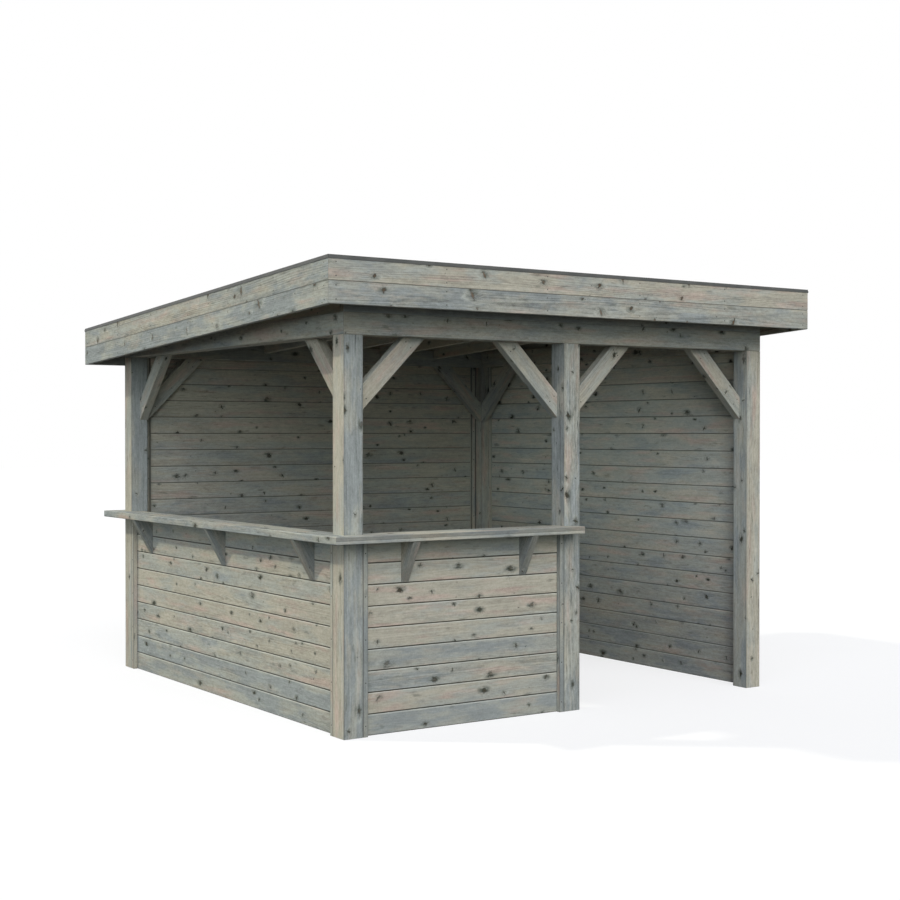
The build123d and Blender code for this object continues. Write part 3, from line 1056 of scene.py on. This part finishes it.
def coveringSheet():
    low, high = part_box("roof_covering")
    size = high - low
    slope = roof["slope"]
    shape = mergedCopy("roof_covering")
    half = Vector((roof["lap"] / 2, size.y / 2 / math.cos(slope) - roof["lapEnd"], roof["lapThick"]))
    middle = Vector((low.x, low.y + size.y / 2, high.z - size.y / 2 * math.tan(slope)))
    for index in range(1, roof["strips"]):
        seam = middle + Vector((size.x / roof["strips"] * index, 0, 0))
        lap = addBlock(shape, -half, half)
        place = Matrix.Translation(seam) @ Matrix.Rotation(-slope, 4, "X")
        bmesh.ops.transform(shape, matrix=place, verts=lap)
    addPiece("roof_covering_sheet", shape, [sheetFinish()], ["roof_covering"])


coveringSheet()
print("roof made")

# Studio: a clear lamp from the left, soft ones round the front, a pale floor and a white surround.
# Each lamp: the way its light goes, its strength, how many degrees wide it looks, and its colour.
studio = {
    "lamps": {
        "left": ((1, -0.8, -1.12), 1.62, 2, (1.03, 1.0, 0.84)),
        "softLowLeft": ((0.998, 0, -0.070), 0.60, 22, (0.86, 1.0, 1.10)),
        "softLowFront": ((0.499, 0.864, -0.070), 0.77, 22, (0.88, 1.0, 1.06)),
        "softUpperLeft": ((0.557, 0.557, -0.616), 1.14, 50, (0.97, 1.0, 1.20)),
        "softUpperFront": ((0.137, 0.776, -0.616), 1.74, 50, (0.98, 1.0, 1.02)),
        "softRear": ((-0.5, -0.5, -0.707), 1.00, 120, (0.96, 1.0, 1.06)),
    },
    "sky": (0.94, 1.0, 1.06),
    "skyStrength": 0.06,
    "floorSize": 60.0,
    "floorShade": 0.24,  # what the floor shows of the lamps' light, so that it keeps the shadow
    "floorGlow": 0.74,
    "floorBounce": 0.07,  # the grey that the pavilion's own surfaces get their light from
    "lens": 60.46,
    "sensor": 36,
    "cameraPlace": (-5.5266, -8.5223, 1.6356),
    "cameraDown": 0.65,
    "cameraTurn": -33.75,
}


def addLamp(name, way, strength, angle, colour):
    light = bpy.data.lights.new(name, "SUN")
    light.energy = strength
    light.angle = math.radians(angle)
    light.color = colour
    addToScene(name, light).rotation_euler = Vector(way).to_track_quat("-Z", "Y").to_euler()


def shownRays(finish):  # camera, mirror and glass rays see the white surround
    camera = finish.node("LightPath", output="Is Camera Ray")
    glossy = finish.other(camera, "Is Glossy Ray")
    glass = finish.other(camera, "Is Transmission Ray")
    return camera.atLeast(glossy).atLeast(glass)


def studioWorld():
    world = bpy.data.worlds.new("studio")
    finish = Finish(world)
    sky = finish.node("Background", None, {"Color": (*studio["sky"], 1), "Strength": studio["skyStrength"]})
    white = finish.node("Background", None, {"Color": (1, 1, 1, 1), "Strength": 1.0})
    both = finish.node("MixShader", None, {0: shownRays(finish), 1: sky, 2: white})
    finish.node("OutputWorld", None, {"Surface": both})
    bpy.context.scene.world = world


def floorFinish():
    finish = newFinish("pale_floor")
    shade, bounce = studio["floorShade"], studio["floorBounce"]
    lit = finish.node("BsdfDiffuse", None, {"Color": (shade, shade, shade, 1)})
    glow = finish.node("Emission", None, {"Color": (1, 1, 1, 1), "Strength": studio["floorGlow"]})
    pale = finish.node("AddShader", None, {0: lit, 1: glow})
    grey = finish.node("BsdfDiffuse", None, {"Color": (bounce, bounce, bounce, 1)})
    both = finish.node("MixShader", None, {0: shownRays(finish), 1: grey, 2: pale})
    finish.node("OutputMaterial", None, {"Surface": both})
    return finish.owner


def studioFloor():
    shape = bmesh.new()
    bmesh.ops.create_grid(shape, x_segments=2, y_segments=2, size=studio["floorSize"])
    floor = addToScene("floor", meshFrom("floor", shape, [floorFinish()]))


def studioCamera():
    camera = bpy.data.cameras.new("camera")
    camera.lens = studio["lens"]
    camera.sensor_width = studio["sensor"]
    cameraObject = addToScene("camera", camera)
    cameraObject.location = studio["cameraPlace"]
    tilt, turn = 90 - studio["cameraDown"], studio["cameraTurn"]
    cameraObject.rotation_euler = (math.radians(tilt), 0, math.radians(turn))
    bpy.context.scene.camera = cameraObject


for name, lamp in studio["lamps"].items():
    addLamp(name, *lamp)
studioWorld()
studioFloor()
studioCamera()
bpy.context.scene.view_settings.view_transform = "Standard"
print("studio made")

:: Task description ::
Give the complete listing a second time, exactly as it reads.

:: The result ::
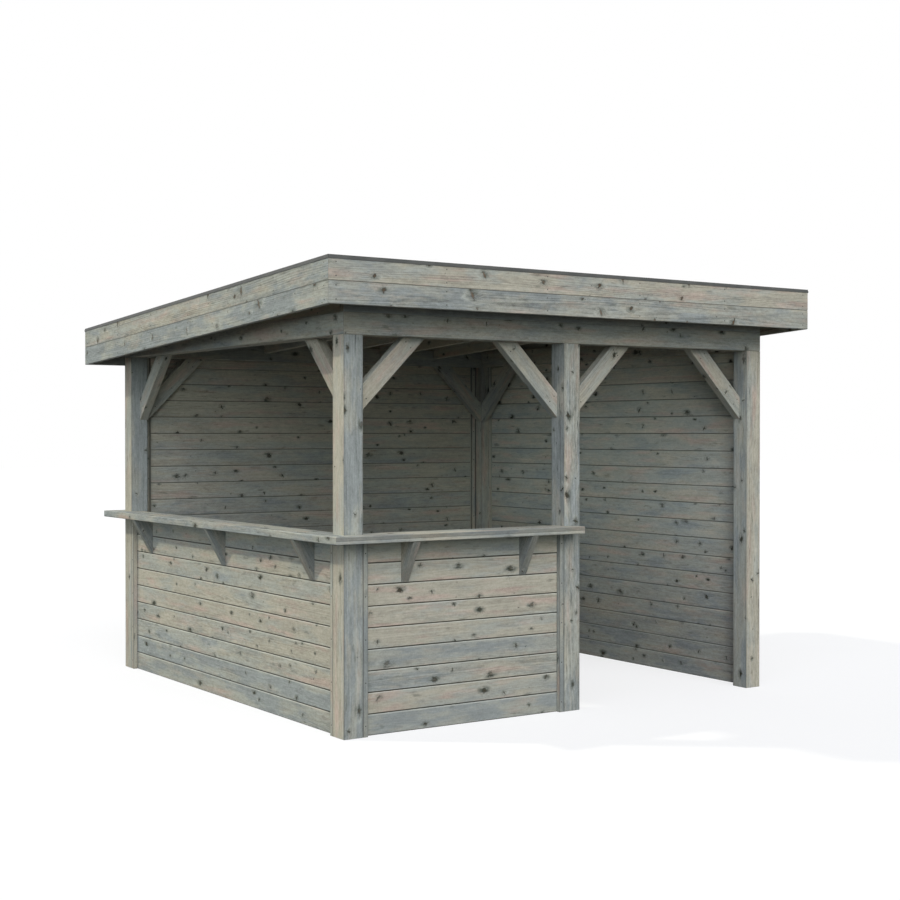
The build123d and Blender code for this object continues. Write part 3, from line 1056 of scene.py on. This part finishes it.
def coveringSheet():
    low, high = part_box("roof_covering")
    size = high - low
    slope = roof["slope"]
    shape = mergedCopy("roof_covering")
    half = Vector((roof["lap"] / 2, size.y / 2 / math.cos(slope) - roof["lapEnd"], roof["lapThick"]))
    middle = Vector((low.x, low.y + size.y / 2, high.z - size.y / 2 * math.tan(slope)))
    for index in range(1, roof["strips"]):
        seam = middle + Vector((size.x / roof["strips"] * index, 0, 0))
        lap = addBlock(shape, -half, half)
        place = Matrix.Translation(seam) @ Matrix.Rotation(-slope, 4, "X")
        bmesh.ops.transform(shape, matrix=place, verts=lap)
    addPiece("roof_covering_sheet", shape, [sheetFinish()], ["roof_covering"])


coveringSheet()
print("roof made")

# Studio: a clear lamp from the left, soft ones round the front, a pale floor and a white surround.
# Each lamp: the way its light goes, its strength, how many degrees wide it looks, and its colour.
studio = {
    "lamps": {
        "left": ((1, -0.8, -1.12), 1.62, 2, (1.03, 1.0, 0.84)),
        "softLowLeft": ((0.998, 0, -0.070), 0.60, 22, (0.86, 1.0, 1.10)),
        "softLowFront": ((0.499, 0.864, -0.070), 0.77, 22, (0.88, 1.0, 1.06)),
        "softUpperLeft": ((0.557, 0.557, -0.616), 1.14, 50, (0.97, 1.0, 1.20)),
        "softUpperFront": ((0.137, 0.776, -0.616), 1.74, 50, (0.98, 1.0, 1.02)),
        "softRear": ((-0.5, -0.5, -0.707), 1.00, 120, (0.96, 1.0, 1.06)),
    },
    "sky": (0.94, 1.0, 1.06),
    "skyStrength": 0.06,
    "floorSize": 60.0,
    "floorShade": 0.24,  # what the floor shows of the lamps' light, so that it keeps the shadow
    "floorGlow": 0.74,
    "floorBounce": 0.07,  # the grey that the pavilion's own surfaces get their light from
    "lens": 60.46,
    "sensor": 36,
    "cameraPlace": (-5.5266, -8.5223, 1.6356),
    "cameraDown": 0.65,
    "cameraTurn": -33.75,
}


def addLamp(name, way, strength, angle, colour):
    light = bpy.data.lights.new(name, "SUN")
    light.energy = strength
    light.angle = math.radians(angle)
    light.color = colour
    addToScene(name, light).rotation_euler = Vector(way).to_track_quat("-Z", "Y").to_euler()


def shownRays(finish):  # camera, mirror and glass rays see the white surround
    camera = finish.node("LightPath", output="Is Camera Ray")
    glossy = finish.other(camera, "Is Glossy Ray")
    glass = finish.other(camera, "Is Transmission Ray")
    return camera.atLeast(glossy).atLeast(glass)


def studioWorld():
    world = bpy.data.worlds.new("studio")
    finish = Finish(world)
    sky = finish.node("Background", None, {"Color": (*studio["sky"], 1), "Strength": studio["skyStrength"]})
    white = finish.node("Background", None, {"Color": (1, 1, 1, 1), "Strength": 1.0})
    both = finish.node("MixShader", None, {0: shownRays(finish), 1: sky, 2: white})
    finish.node("OutputWorld", None, {"Surface": both})
    bpy.context.scene.world = world


def floorFinish():
    finish = newFinish("pale_floor")
    shade, bounce = studio["floorShade"], studio["floorBounce"]
    lit = finish.node("BsdfDiffuse", None, {"Color": (shade, shade, shade, 1)})
    glow = finish.node("Emission", None, {"Color": (1, 1, 1, 1), "Strength": studio["floorGlow"]})
    pale = finish.node("AddShader", None, {0: lit, 1: glow})
    grey = finish.node("BsdfDiffuse", None, {"Color": (bounce, bounce, bounce, 1)})
    both = finish.node("MixShader", None, {0: shownRays(finish), 1: grey, 2: pale})
    finish.node("OutputMaterial", None, {"Surface": both})
    return finish.owner


def studioFloor():
    shape = bmesh.new()
    bmesh.ops.create_grid(shape, x_segments=2, y_segments=2, size=studio["floorSize"])
    floor = addToScene("floor", meshFrom("floor", shape, [floorFinish()]))


def studioCamera():
    camera = bpy.data.cameras.new("camera")
    camera.lens = studio["lens"]
    camera.sensor_width = studio["sensor"]
    cameraObject = addToScene("camera", camera)
    cameraObject.location = studio["cameraPlace"]
    tilt, turn = 90 - studio["cameraDown"], studio["cameraTurn"]
    cameraObject.rotation_euler = (math.radians(tilt), 0, math.radians(turn))
    bpy.context.scene.camera = cameraObject


for name, lamp in studio["lamps"].items():
    addLamp(name, *lamp)
studioWorld()
studioFloor()
studioCamera()
bpy.context.scene.view_settings.view_transform = "Standard"
print("studio made")